The 18 grantees were selected from over 250 applicants and include 1Hood Media in Pittsburgh, Chicago Sinfonietta, the Queer Women of Color Media Arts Project in San Francisco, the Arab American National Museum in Dearborn, Mich., and the Union for Contemporary Art in Omaha, Neb.
This marks the first phase — aimed at organizations with budgets between $500,000 and $5 million — of a broader national arts initiative by the Wallace Foundation. A future phase will focus on a second, larger group of grantees with budgets below $500,000. In total, the foundation has committed to providing funding of up to $100 million.

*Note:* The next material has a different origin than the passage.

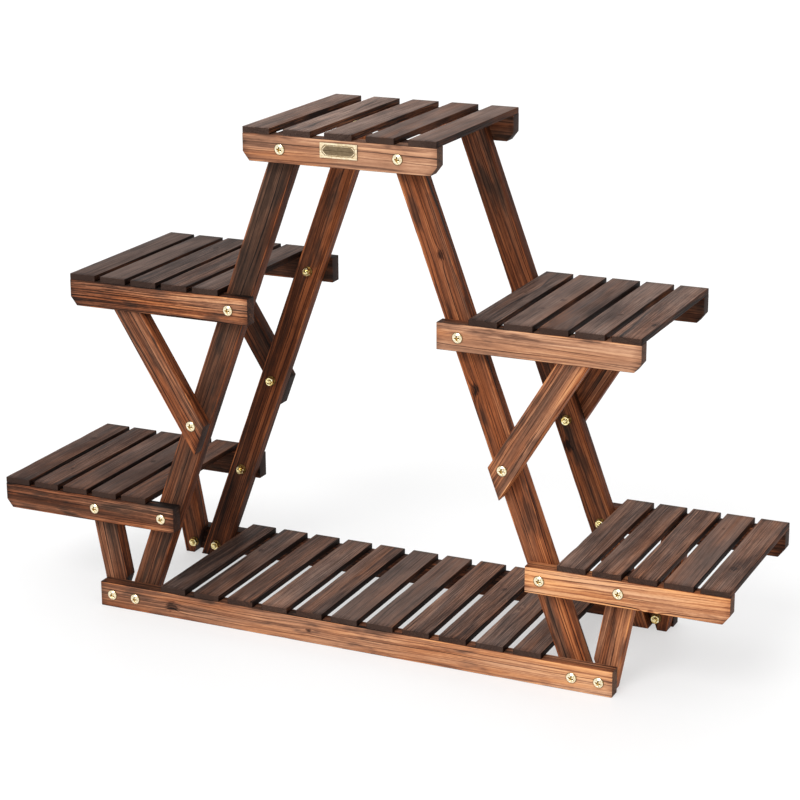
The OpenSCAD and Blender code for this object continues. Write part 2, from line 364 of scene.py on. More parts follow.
def corner_radii(offset, along):
    """Radius of each corner, (side, edge) to metres, at a place along the board. Each corner has noise of its own."""
    radii = {}
    for corner, key in enumerate([(1, -1), (1, 1), (-1, -1), (-1, 1)]):
        rough = noise.noise(offset + Vector((along * WANDER_RATE, corner * 9.7, 0)))
        nick = max(0.0, noise.noise(offset + Vector((along * NICK_RATE, corner * 5.3, 7))) - NICK_FROM)
        radii[key] = CORNER_R * (1 + WANDER * rough + NICK * nick)
    return radii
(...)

This iteration, though, was designed around a specific guiding question: How can arts organizations of color use their experience working closely with their communities to stay resilient and relevant?
“It’s about: What are the aspirations for their future?” said Bahia Ramos, the director of arts at the Wallace Foundation. “And how might these resources — time and space to breathe and learn together — give them the wherewithal to meet those aspirations?”
The first year of the initiative will focus on planning before the next four years of project implementation. Over the next year, grantees will map out their funding in partnership with advisers and consultants, including researchers, ethnographers and financial management planners.
One recipient, the Laundromat Project in Bedford-Stuyvesant, Brooklyn, hopes to dig deeper into its work: Helping artists and neighbors become agents of change in their own communities. The Laundromat Project was founded 17 years ago by a Black woman, Risë Wilson, at her kitchen table in Bed-Stuy, said the project’s executive director, Kemi Ilesanmi.
“We have residencies with artists, we do community engagement, we have a professional development fellowship,” Ilesanmi said. “And all of this is allowing us to figure out how to do that citywide — and do it in the context of Bed-Stuy.”
Grantees will also work with a research team from Arizona State University and the University of Virginia to refine their research questions and approaches. Researchers from the Social Science Research Council will develop “deep-dive” ethnographies of each organization to document their histories and practices.
“All of us have a great deal to learn from organizations founded by and with communities of color,” Ramos said, “who have deep legacies of working with and on behalf of their communities.”